McCullagh was made a police captain in 1872 and was assigned command of the Seventeenth Precinct, later renamed the Fourteenth Precinct, and was responsible for breaking up Shang Draper's criminal operations during the 1880s. He was eventually transferred to the Twenty-First Precinct following the "shake up" of 1892.

In early 1893, McCullagh began complaining of rheumatism and, on February 27, he suddenly fell extremely ill while at the station house. He declined to go home as his wife was away at Irvington-on-the-Hudson and was confined to bed in his room at the precinct. The doctor found that McCullagh was suffering from sore throat and rheumatism. By the time his wife arrived, McCullagh could not be moved and was made as comfortable as possible in his official office quarters. He remained bedridden for over a week until March 6 when he his condition unexpectedly worsened and a tracheotomy was performed by police surgeon William F. Fluhrer. This brought only a momentary respite as McCullagh suffered a relapse and died shortly after the operation. His nephew John, also a police captain and later the first Police Chief of Greater New York, was with him at the time of his death, however his wife had gone back to Irvington in the meantime. He was survived by his widow, two sons and an adopted daughter.

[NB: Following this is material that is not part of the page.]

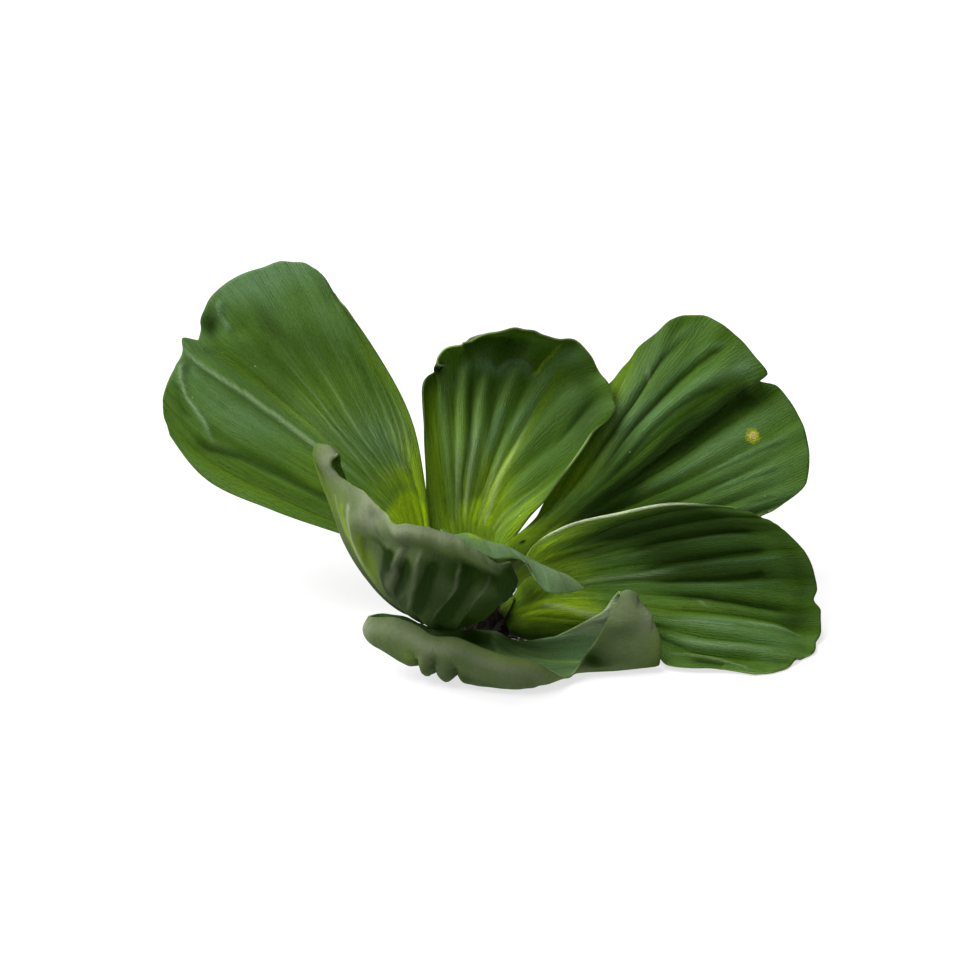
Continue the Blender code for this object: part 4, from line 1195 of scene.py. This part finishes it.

Upon news of his death, senior police officials gathered at the precinct to pay their respects and console the family. Inspector Alexander S. Williams and Captains George Washburn, Anthony J. Allaire, William Berghold and Thomas Killiloa were appointed a committee so as to organize the funeral on behalf of the family. McCullagh's personal finances, which had always been a source of speculation and controversy throughout his career, amounted to about $115,000. McCullagh had maintained a much lower estimate between $65,000 and $70,000 which was supplanted with income from property in Irvington and tenement buildings in New York. One of his sons was a student at Yale University.

McCullagh is buried at Woodlawn Cemetery in the Bronx, New York City.